### DATA SEGMENT
▼

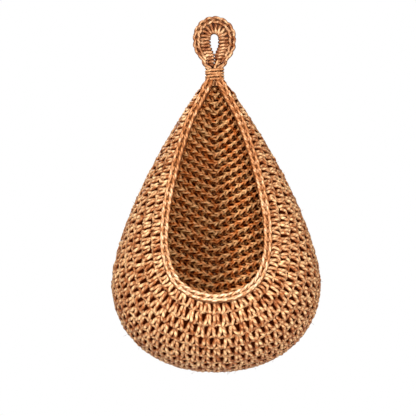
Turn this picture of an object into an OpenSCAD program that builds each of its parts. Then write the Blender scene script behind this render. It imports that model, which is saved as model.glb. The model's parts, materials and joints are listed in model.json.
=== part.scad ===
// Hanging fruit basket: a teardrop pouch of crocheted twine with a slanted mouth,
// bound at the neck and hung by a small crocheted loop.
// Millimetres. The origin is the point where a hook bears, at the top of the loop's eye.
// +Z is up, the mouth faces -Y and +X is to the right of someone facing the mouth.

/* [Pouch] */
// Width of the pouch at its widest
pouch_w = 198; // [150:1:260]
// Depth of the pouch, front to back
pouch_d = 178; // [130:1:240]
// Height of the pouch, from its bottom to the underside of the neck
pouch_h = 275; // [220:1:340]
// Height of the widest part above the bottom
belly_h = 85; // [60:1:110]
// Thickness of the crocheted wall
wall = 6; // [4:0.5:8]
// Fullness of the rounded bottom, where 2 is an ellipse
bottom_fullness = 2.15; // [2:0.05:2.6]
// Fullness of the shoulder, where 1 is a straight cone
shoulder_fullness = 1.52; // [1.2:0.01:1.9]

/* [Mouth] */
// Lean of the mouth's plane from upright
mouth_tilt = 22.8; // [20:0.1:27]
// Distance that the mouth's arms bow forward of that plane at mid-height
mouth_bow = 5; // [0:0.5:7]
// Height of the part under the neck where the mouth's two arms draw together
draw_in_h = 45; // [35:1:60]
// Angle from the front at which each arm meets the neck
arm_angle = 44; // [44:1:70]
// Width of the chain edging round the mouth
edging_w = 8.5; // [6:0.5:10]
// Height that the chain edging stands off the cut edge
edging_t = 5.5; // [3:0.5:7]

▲

### WHAT YOU SHOULD DO
The required output is the exact run of lines from the beginning of the listing above to the line that contains "facing the mouth.", inclusive of both.

### RIGHT ANSWER
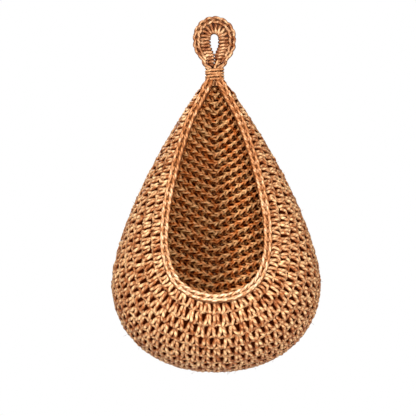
Turn this picture of an object into an OpenSCAD program that builds each of its parts. Then write the Blender scene script behind this render. It imports that model, which is saved as model.glb. The model's parts, materials and joints are listed in model.json.
=== part.scad ===
// Hanging fruit basket: a teardrop pouch of crocheted twine with a slanted mouth,
// bound at the neck and hung by a small crocheted loop.
// Millimetres. The origin is the point where a hook bears, at the top of the loop's eye.
// +Z is up, the mouth faces -Y and +X is to the right of someone facing the mouth.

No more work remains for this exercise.